Directions
Where a line contains the word "Blender", copy that line.

The data
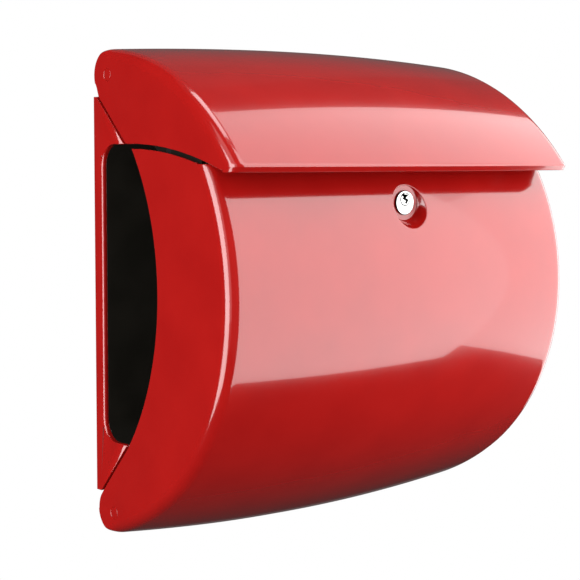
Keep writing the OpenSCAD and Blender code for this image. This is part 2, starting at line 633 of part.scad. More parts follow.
keyway_w = 1.4;
keyway_h = 5.2;
keyway_deep = 5;
plug_proud = 0.3;       // the plug stands this far out of the lock's face
cam_thread = 8;         // length of the screw in the plug
module lock_plug() color("silver") difference() {
    union() {
        rod_y(plug_r, cam_front_d, seat_d + lock_face_t + plug_proud, 0, plug_z);
        translate([-tail_w / 2, -cam_front_d - 1, plug_z - tail_w / 2]) cube([tail_w, cam_t - 0.2 + 1, tail_w]);
    }
    rod_y(thread_r + slack, cam_back_d - 1, cam_back_d + cam_thread + 1, 0, plug_z);
    translate([-keyway_w / 2, -seat_d - lock_face_t - 1, plug_z - keyway_h / 2])
        cube([keyway_w, keyway_deep + 1, keyway_h]);
}

// The cam's free end has rounded corners
cam_corner_r = cam_w / 3;
module lock_cam() color("gainsboro")
    translate([0, -cam_back_d, plug_z]) rotate([90, 0, 0]) linear_extrude(cam_t) difference() {
        union() {
            circle(cam_w / 2);
            translate([-cam_len + cam_corner_r, -cam_w / 2]) square([cam_len - cam_corner_r, cam_w]);
            translate([-cam_len, cam_corner_r - cam_w / 2]) square([cam_corner_r, cam_w - 2 * cam_corner_r]);
            for (z = [-1, 1])
                translate([-cam_len + cam_corner_r, z * (cam_w / 2 - cam_corner_r)]) circle(cam_corner_r);
        }
        square(tail_w + 2 * slack, center = true);
    }

cam_head_r = 4;
cam_head_t = 2.4;
module cam_screw() color("gainsboro") {
    rod_y(cam_head_r, cam_back_d - cam_head_t, cam_back_d, 0, plug_z);
    rod_y(thread_r, cam_back_d - 1, cam_back_d + cam_thread, 0, plug_z);
}

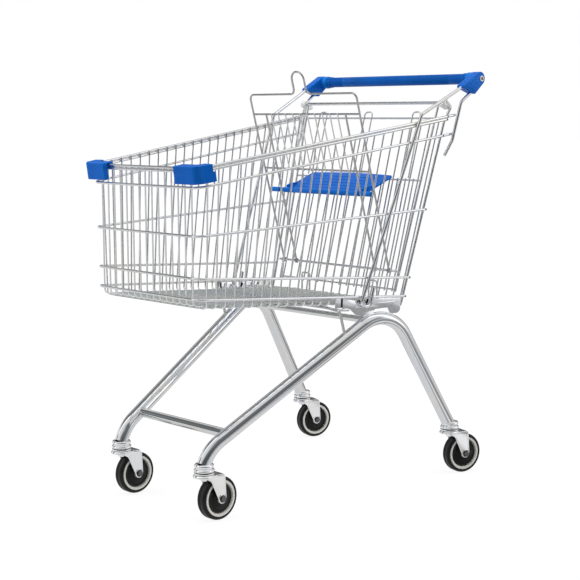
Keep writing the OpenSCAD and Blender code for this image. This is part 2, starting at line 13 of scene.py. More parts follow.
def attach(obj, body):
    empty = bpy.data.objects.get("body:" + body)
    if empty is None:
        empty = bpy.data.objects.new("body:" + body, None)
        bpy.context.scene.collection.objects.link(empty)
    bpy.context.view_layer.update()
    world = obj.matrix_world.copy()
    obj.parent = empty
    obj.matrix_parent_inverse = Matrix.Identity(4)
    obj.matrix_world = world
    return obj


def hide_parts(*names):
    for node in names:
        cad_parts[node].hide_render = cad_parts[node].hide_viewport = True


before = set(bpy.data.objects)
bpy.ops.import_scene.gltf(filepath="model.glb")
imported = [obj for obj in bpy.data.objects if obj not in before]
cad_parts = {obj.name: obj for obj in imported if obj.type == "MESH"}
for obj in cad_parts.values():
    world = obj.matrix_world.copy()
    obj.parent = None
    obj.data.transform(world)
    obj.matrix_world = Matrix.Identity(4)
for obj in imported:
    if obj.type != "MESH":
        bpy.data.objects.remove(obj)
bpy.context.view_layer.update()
random.seed(7)

CART, GATE, SEAT, PLATE = "cart", "moving_gate", "moving_seat_back", "moving_seat_plate"
SIDES = ((1, "right"), (-1, "left"))

# ---------- sizes of the design ----------
# The basket's front plane, its half width there, and how much its sides spread backwards and upwards
FRONT_Y, FRONT_HALF, SPREAD, FLARE, FLARE_Z = 412, 188, 0.088, 0.030, 788
EDGE_FOOT, EDGE_LEAN = 59.5, 0.29
MESH_D, HOOP_D, RIM_D, ROD_D, TUBE_D = 4, 6, 6.5, 8, 32
# How far crossing wires are pressed into each other by their welds
SINK = 0.3
# Heights at the nose and at the side walls' back edge
FLOOR_Z, RIM = (487, 445), (788, 893)
RIM_PITCH = 7
CORNER_R = 24
SIDE_COUNT, FRONT_COUNT = 24, 15
WALL_N = math.sqrt(1 + SPREAD ** 2 + FLARE ** 2)
# Swivel axes of the right casters
FRONT_CASTER, REAR_CASTER = (153, -380), (267, 332)
MIRROR = Matrix.Diagonal((-1, 1, 1, 1))


def vec(x, y, z):
    return Vector((x, y, z))


def mirrored(points):
    return [vec(-p.x, p.y, p.z) for p in points]


def sided(points, side):
    return points if side > 0 else mirrored(points)


def handed(side):
    return Matrix.Identity(4) if side > 0 else MIRROR


def wall_x(y, z):
    """Half width between the wall wires' middles at this length and height."""
    return FRONT_HALF + SPREAD * (y + FRONT_Y) + FLARE * (z - FLARE_Z)


def wall_p(y, z, off=0.0):
    return vec(wall_x(y, z) + off * WALL_N, y, z)


def edge_y(z):
    """The side walls' back edge."""
    return EDGE_FOOT + EDGE_LEAN * z


def between(ends, y):
    """Height at y of a line that has the first height at the nose and the second at the back edge."""
    return ends[0] + (ends[1] - ends[0]) * (y + FRONT_Y) / (edge_y(ends[1]) + FRONT_Y)


def outside(d):
    """Distance from the wall plane to a wire of this diameter welded outside the uprights."""
    return (MESH_D + d) / 2 - SINK


# ---------- mesh building ----------
def arc(cx, cy, r, a0, a1, n):
    steps = [math.radians(a0 + (a1 - a0) * i / n) for i in range(n + 1)]
    return [(cx + r * math.cos(a), cy + r * math.sin(a)) for a in steps]


def bent(points, radii, n=7):
    """The path through points with its inner corners rounded; radii is one radius, or one for each."""
    out = [points[0]]
    if not isinstance(radii, (list, tuple)):
        radii = [radii] * (len(points) - 2)
    for a, b, c, r in zip(points, points[1:], points[2:], radii):
        u, v = (b - a).normalized(), (c - b).normalized()
        angle = u.angle(v)
        if angle < 1e-4:
            continue
        back = r * math.tan(angle / 2)
        inward = (v - u * v.dot(u)).normalized()
        centre = b - u * back + inward * r
        for i in range(n + 1):
            t = angle * i / n
            out.append(centre - inward * r * math.cos(t) + u * r * math.sin(t))
    out.append(points[-1])
    return out


class Part:
    """Collects closed shells into one mesh, then makes the piece."""

    def __init__(self):
        self.verts, self.faces, self.mats = [], [], []

    def add(self, verts, faces, mat=0):
        base = len(self.verts)
        self.verts += [Vector(v) for v in verts]
        self.faces += [[base + i for i in f] for f in faces]
        self.mats += [mat] * len(faces)

    def wire(self, path, d, sides=12, tip=0.5, mat=0, closed=False, wobble=0.0):
        """A round bar along a path, with slightly rounded ends; or a closed ring."""
        r = d / 2
        n = len(path)
        if closed:
            tangents = [(path[(i + 1) % n] - path[i - 1]).normalized() for i in range(n)]
        else:
            tangents = [(path[min(i + 1, n - 1)] - path[max(i - 1, 0)]).normalized() for i in range(n)]
        side = tangents[0].orthogonal().normalized()
        rings, verts, faces = [], [], []
        for i, (p, t) in enumerate(zip(path, tangents)):
            side = (side - t * side.dot(t)).normalized()
            other = t.cross(side)
            grow = 1 + wobble * (random.random() - 0.5)
            rings.append((p, t, side.copy(), other, r * grow))
        if not closed and tip:
            p, t, s, o, q = rings[0]
            rings.insert(0, (p, t, s, o, r - tip))
            rings[1] = (p + t * tip, t, s, o, q)
            p, t, s, o, q = rings[-1]
            rings.append((p, t, s, o, r - tip))
            rings[-2] = (p - t * tip, t, s, o, q)
        for p, t, s, o, q in rings:
            for k in range(sides):
                a = 2 * math.pi * k / sides
                verts.append(p + s * (q * math.cos(a)) + o * (q * math.sin(a)))
        m = len(rings)
        for i in range(m if closed else m - 1):
            j = (i + 1) % m
            for k in range(sides):
                l = (k + 1) % sides
                faces.append([i * sides + k, i * sides + l, j * sides + l, j * sides + k])
        if not closed:
            faces.append([k for k in range(sides)][::-1])
            faces.append([(m - 1) * sides + k for k in range(sides)])
        self.add(verts, faces, mat)

    def lathe(self, profile, place, sides=64, mat=0):
        """A closed outline (radius, height) turned about the local z axis of place."""
        n = len(profile)
        verts, faces = [], []
        for k in range(sides):
            a = 2 * math.pi * k / sides
            for r, h in profile:
                verts.append(place @ vec(r * math.cos(a), r * math.sin(a), h))
        for k in range(sides):
            l = (k + 1) % sides
            for i in range(n):
                j = (i + 1) % n
                if profile[i][0] < 1e-6 and profile[j][0] < 1e-6:
                    continue
                faces.append([k * n + i, l * n + i, l * n + j, k * n + j])
        self.solid(verts, faces, mat)

    def solid(self, verts, faces, mat, bevel=0.0, segments=2, limit=30):
        """Adds a closed shell after welding it, and rounds the edges sharper than limit degrees."""
        bm = bmesh.new()
        made = [bm.verts.new(v) for v in verts]
        for f in faces:
            ring = [made[i] for i in f]
            if len(set(ring)) > 2:
                bm.faces.new(ring)
        bmesh.ops.remove_doubles(bm, verts=bm.verts, dist=1e-4)
        bmesh.ops.recalc_face_normals(bm, faces=bm.faces)
        if bevel:
            sharp = [e for e in bm.edges
                     if len(e.link_faces) == 2 and e.calc_face_angle(0) > math.radians(limit)]
            bmesh.ops.bevel(bm, geom=sharp, offset=bevel, segments=segments, profile=0.6, affect="EDGES",
                            clamp_overlap=True)
        bm.verts.index_update()
        self.add([v.co.copy() for v in bm.verts], [[v.index for v in f.verts] for f in bm.faces], mat)
        bm.free()

    def prism(self, outline, low, high, place, mat=0, bevel=1.0, segments=2):
        """An outline in the local xy plane of place, filled from low to high along its z."""
        n = len(outline)
        verts = [place @ vec(x, y, low) for x, y in outline] + [place @ vec(x, y, high) for x, y in outline]
        faces = [list(range(n))[::-1], list(range(n, 2 * n))]
        faces += [[i, (i + 1) % n, n + (i + 1) % n, n + i] for i in range(n)]
        self.solid(verts, faces, mat, bevel, segments)

    def loft(self, sections, bevel, segments):
        """Sections with the same number of points, joined in order and closed at both ends."""
        n = len(sections[0])
        verts = [p for s in sections for p in s]
        faces = [list(range(n))[::-1], [(len(sections) - 1) * n + i for i in range(n)]]
        for s in range(len(sections) - 1):
            for i in range(n):
                j = (i + 1) % n
                faces.append([s * n + i, s * n + j, (s + 1) * n + j, (s + 1) * n + i])
        self.solid(verts, faces, 0, bevel, segments, 40)

    def make(self, name, mats, body, node, slot):
        """Makes the piece, which rides on a body and stands for one CAD node."""
        me = bpy.data.meshes.new(name)
        me.from_pydata([v / 1000 for v in self.verts], [], self.faces)
        for m in mats:
            me.materials.append(m)
        for poly, m in zip(me.polygons, self.mats):
            poly.use_smooth = True
            poly.material_index = m
        me.update()
        me.set_sharp_from_angle(angle=math.radians(38))
        obj = bpy.data.objects.new(name, me)
        bpy.context.scene.collection.objects.link(obj)
        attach(obj, body)
        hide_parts(node)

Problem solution
Keep writing the OpenSCAD and Blender code for this image. This is part 2, starting at line 633 of part.scad. More parts follow.
Keep writing the OpenSCAD and Blender code for this image. This is part 2, starting at line 13 of scene.py. More parts follow.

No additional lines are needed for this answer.